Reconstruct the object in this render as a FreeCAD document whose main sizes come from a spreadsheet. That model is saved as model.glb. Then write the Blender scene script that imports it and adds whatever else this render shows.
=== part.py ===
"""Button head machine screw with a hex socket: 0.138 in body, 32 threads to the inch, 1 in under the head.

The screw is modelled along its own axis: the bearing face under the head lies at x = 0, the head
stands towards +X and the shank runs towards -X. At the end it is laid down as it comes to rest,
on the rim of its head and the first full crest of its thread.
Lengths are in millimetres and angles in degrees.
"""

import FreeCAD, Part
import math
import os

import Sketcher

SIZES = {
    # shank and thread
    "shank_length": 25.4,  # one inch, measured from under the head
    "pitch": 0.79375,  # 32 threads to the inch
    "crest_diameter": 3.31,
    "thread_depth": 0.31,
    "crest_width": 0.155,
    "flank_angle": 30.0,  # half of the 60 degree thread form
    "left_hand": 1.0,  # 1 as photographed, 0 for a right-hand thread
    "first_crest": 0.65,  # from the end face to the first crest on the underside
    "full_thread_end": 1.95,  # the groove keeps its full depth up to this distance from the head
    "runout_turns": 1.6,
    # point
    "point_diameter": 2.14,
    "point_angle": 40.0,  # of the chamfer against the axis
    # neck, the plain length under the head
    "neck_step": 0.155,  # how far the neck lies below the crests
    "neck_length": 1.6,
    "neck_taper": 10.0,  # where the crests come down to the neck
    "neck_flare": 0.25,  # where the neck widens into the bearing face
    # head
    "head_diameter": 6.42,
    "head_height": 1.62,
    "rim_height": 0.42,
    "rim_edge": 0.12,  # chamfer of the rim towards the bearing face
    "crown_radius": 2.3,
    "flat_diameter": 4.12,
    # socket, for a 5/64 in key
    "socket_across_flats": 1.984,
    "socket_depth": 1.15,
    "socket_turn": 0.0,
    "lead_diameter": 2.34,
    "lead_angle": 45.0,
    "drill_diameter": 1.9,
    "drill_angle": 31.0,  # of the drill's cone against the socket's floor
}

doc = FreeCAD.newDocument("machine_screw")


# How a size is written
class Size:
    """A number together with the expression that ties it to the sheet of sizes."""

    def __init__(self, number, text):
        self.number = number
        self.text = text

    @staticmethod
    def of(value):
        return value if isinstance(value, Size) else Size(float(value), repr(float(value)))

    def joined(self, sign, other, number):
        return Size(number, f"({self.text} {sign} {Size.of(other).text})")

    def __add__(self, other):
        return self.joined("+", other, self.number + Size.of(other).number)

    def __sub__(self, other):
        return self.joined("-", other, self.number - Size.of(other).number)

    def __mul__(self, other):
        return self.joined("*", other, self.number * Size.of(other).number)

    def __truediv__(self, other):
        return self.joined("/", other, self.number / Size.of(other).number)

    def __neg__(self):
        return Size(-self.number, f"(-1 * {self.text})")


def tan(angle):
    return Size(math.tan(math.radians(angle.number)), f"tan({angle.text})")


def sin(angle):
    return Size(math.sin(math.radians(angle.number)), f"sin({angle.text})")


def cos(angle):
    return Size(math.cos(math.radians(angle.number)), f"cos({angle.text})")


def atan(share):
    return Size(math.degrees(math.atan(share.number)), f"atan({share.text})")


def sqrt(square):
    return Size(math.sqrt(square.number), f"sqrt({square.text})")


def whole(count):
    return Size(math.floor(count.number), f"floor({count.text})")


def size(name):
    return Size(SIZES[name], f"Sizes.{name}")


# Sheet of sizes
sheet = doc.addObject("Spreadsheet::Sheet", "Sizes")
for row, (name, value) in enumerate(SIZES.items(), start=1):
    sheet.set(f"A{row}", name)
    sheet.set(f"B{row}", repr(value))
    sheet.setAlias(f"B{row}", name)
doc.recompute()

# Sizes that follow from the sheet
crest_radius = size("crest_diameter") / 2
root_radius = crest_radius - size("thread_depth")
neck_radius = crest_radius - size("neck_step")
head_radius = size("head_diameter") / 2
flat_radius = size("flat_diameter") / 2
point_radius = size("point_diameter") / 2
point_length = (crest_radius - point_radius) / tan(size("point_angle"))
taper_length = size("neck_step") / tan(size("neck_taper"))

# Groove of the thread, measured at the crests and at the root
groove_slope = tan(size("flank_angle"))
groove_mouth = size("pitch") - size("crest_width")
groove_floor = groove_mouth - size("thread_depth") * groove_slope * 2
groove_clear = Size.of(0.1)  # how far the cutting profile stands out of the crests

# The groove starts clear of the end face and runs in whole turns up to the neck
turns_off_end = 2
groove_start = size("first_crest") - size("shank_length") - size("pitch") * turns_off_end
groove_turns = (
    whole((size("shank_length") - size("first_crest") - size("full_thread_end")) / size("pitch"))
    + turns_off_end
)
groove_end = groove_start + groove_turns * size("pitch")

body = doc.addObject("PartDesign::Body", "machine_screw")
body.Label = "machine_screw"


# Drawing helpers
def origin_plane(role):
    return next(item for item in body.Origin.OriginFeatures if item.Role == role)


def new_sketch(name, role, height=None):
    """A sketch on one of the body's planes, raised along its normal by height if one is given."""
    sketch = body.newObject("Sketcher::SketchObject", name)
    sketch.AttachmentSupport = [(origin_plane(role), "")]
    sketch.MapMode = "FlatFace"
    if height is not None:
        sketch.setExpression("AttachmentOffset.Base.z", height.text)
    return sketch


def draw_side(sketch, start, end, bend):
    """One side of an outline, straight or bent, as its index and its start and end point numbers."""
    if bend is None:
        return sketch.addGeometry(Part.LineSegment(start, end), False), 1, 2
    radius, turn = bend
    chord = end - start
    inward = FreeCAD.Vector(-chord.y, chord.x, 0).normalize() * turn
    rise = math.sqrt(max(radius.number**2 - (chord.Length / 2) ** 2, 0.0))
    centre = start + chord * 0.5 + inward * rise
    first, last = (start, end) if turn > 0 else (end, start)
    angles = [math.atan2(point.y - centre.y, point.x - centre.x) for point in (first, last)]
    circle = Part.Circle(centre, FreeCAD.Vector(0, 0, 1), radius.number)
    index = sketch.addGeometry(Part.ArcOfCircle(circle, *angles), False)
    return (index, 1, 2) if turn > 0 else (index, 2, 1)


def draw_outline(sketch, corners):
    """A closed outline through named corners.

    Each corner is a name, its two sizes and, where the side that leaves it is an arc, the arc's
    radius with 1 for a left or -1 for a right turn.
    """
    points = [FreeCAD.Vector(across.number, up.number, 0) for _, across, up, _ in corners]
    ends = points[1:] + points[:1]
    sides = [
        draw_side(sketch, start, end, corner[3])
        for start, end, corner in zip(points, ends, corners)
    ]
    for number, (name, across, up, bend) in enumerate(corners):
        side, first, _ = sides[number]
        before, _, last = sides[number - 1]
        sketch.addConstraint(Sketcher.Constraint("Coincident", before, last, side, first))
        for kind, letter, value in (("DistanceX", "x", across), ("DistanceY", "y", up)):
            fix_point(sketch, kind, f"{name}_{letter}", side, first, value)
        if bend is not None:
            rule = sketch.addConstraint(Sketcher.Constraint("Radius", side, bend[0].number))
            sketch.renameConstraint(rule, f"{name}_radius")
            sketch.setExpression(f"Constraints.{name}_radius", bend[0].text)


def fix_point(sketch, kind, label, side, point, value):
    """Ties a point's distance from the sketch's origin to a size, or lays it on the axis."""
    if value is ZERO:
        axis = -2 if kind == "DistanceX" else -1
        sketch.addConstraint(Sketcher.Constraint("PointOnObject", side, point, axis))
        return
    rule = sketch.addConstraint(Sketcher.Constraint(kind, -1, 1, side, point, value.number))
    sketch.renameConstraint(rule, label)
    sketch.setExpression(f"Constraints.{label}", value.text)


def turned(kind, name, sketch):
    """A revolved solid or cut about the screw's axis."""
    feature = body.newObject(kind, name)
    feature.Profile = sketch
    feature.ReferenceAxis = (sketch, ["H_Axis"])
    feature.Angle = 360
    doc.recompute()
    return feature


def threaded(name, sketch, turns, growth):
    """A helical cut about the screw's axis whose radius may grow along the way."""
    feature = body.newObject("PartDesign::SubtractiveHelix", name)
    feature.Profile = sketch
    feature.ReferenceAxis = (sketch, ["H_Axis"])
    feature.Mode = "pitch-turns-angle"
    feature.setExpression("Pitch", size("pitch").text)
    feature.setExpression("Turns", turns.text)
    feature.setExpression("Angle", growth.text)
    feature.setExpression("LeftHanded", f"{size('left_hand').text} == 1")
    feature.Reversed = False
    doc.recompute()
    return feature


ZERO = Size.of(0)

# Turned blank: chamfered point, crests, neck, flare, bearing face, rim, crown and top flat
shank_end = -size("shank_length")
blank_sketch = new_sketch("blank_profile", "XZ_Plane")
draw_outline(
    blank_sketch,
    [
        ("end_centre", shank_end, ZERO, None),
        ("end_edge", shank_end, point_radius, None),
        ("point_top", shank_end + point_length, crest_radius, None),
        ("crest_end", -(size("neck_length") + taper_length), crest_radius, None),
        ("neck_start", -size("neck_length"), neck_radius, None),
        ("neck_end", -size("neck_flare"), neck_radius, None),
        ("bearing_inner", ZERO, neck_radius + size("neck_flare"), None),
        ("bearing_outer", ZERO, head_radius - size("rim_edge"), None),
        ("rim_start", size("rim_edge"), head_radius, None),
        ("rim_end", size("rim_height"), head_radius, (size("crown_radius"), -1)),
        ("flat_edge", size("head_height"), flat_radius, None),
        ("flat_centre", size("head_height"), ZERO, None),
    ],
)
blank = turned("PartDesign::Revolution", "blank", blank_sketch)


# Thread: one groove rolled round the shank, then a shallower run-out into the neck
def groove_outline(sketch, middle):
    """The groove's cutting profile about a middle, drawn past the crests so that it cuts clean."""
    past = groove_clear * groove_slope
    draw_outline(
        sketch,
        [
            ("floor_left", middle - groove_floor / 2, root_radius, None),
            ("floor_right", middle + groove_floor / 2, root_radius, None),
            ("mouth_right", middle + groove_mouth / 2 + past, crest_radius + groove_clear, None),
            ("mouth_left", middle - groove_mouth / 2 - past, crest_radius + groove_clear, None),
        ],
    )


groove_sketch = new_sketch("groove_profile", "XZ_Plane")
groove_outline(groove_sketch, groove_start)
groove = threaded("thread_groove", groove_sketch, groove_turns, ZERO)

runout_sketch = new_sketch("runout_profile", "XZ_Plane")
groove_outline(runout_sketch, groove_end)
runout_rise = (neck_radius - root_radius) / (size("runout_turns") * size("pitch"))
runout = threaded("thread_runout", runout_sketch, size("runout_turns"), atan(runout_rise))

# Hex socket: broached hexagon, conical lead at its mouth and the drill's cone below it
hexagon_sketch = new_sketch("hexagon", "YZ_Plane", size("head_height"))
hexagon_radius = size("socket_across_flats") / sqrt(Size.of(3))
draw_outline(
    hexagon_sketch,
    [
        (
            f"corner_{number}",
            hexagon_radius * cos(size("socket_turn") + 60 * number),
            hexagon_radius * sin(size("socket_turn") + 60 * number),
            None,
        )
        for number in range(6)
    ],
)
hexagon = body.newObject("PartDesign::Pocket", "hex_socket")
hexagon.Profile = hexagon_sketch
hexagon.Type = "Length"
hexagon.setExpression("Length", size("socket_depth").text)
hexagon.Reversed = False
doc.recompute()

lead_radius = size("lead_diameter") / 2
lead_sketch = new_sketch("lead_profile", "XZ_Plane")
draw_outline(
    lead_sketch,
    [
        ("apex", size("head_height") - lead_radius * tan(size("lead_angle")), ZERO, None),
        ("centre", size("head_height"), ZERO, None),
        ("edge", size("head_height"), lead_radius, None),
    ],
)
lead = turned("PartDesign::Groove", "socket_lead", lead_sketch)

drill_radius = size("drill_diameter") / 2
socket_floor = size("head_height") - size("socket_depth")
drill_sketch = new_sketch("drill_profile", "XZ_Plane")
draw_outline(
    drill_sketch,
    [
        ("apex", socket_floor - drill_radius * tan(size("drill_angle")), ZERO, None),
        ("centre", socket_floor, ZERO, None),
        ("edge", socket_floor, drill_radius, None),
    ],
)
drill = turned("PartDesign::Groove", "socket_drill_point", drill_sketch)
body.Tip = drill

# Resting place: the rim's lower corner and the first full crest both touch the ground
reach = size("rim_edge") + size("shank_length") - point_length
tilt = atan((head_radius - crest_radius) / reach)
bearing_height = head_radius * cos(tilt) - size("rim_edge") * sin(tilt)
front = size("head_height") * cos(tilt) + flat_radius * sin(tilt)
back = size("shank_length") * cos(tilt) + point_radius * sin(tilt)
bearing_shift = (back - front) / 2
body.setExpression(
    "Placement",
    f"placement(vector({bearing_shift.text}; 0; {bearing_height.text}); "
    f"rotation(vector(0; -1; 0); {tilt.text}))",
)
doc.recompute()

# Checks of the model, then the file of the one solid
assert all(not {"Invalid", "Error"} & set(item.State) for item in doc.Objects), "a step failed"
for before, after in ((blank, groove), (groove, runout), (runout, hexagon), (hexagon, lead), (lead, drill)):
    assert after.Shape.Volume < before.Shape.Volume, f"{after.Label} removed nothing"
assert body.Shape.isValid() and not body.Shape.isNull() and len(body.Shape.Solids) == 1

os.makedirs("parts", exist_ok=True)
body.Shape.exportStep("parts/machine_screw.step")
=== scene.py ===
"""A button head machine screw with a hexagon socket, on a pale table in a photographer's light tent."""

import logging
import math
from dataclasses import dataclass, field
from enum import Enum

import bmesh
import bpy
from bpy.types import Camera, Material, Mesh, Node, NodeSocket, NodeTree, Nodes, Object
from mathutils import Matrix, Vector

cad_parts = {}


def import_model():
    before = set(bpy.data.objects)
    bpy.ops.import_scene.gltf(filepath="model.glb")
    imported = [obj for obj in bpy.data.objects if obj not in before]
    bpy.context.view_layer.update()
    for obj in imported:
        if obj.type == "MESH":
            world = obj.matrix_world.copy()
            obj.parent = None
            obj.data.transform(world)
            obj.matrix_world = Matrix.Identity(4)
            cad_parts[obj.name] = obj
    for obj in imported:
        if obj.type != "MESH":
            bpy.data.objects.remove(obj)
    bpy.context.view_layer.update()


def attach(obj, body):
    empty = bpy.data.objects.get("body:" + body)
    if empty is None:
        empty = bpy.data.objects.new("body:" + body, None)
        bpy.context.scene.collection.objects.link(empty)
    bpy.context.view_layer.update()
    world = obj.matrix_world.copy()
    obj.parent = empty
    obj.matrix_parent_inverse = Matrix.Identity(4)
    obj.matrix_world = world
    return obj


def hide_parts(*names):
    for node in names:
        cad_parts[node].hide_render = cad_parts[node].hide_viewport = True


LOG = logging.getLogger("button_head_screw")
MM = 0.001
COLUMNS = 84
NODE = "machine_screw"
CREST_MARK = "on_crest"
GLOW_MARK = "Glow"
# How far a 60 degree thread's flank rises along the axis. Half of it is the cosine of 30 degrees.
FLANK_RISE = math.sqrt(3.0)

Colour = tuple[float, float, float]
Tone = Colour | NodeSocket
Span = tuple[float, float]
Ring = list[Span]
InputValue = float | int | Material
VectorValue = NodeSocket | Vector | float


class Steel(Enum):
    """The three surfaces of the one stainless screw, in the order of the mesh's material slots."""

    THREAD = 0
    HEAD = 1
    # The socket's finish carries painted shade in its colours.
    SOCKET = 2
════
From the listing above, pick out every line containing "names".

def hide_parts(*names):
    for node in names:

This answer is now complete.